Abstract Body

Several clinical trials have shown comparable SVR rates in the treatment of acute hepatitis C (AHC) coinfection with direct acting antivirals (DAA) compared with chronic hepatitis C (HCV) coinfection. In addition, data from modelling and real life cohorts have shown a reduction in AHC incidence when DAA are used to treat acute HCV coinfection. However, with no DAA currently being licensed for the treatment of AHC and with the high drug prices the question becomes eminent which patients will resolve their AHC infection spontaneously and which patients should be offered timely treatment. Here we evaluate rates of spontaneous clearance of acute HCV coinfection in a large European cohort.

The PROBE-C study is an observational European cohort on AHC in HIV coinfection. Between 2007 and 2016 465 AHC episodes were documented in HIV-infected patients with at least 12 months of follow-up from Austria, Denmark, France, Germany, Great Britain and Spain. Fisher’s exact, chi-square and Mann-Whitney U test were used for statistical analysis.
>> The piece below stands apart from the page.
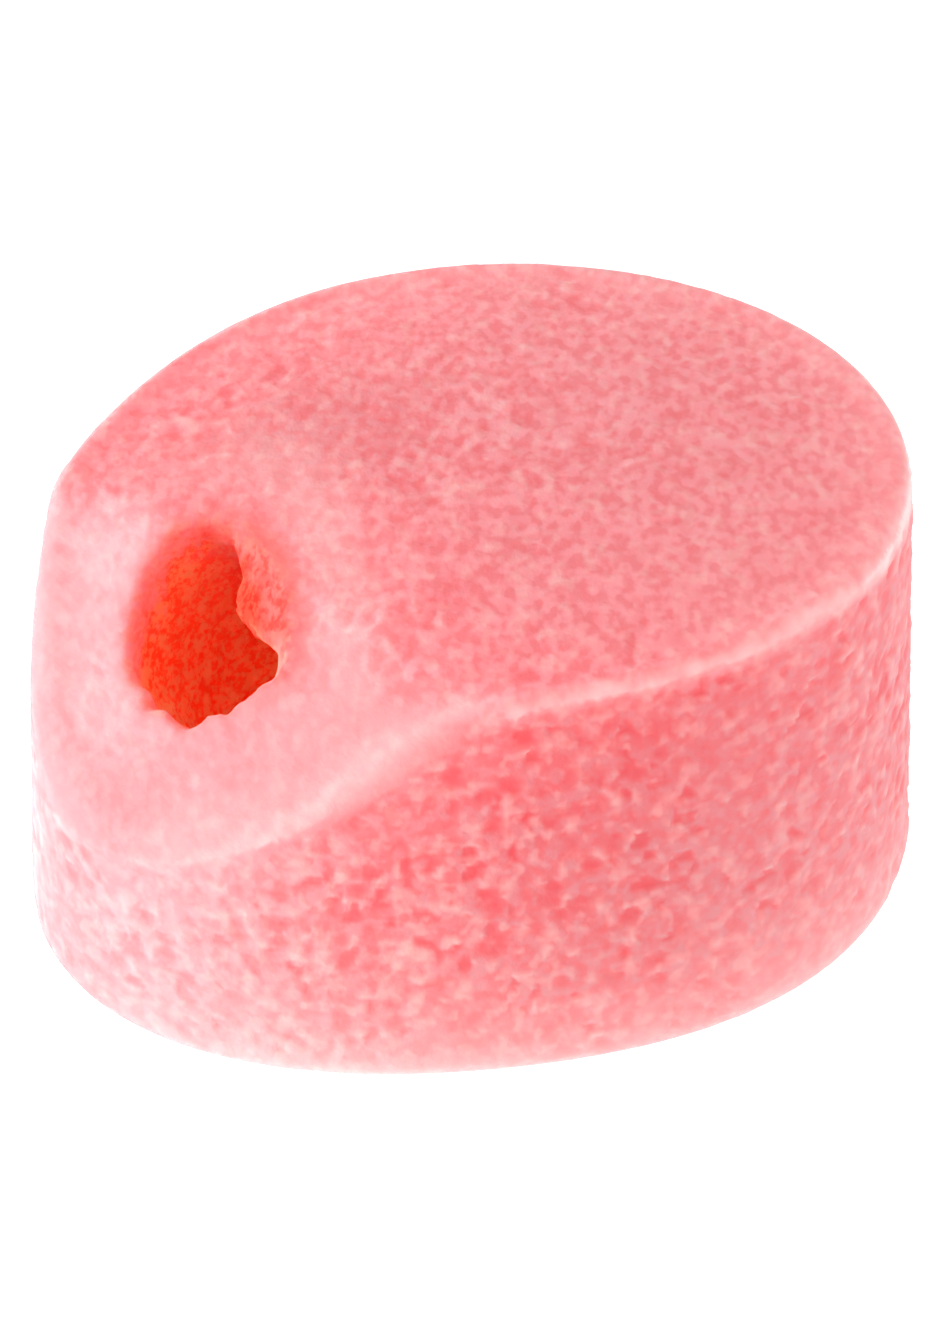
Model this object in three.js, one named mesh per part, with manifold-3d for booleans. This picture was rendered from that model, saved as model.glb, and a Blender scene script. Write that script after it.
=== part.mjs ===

457/465 (98%) patients were male, median age was 41 years (IQR 38-46). Main routes of HCV transmission were MSM (98.9%) and IVDU (1.1%). 78.3% of patients were infected with HCV genotype (GT) 1, 2.6% with GT3 and 18.6% with GT4. Median baseline HCV-RNA was 230,000 IU/mL (135,000-474,432) and median CD4+ T cell count 574 cells/µL (547-604). 92% of all patients received cART, 91% had baseline suppressed HIV-RNA (<200 copies/mL). Median maximum ALT was 445 U/l (402-522). Overall, in 55/465 (11.8%) AHC resolved spontaneously. In 325/465 (69.9%) treatment was initiated within 48 weeks of AHC diagnosis, in 61 cases with interferon-free DAA regimen 24 weeks after acute HCV diagnosis. SVR rate was 75.7%. 51/465 (11%) patients were HCV reinfected. 85/465 (18.3%) developed chronic HCV infection. There was no statistically significant association between spontaneous clearance and HCV transmission risk, HCV GT, HCV RNA levels nor baseline ALT or HIV parameters.

Spontaneous clearance of acute HCV infection in the setting of HIV coinfection is a rare event. Almost 90% of acutely infected patients face a chronic course. Therefore treatment initiation needs to be considered early on to prevent onward transmission to sex partners. As a result DAA drug labels as well as clinical guidelines need to be amended to allow usage of DAA during the acute phase of HCV infection in a high-risk population.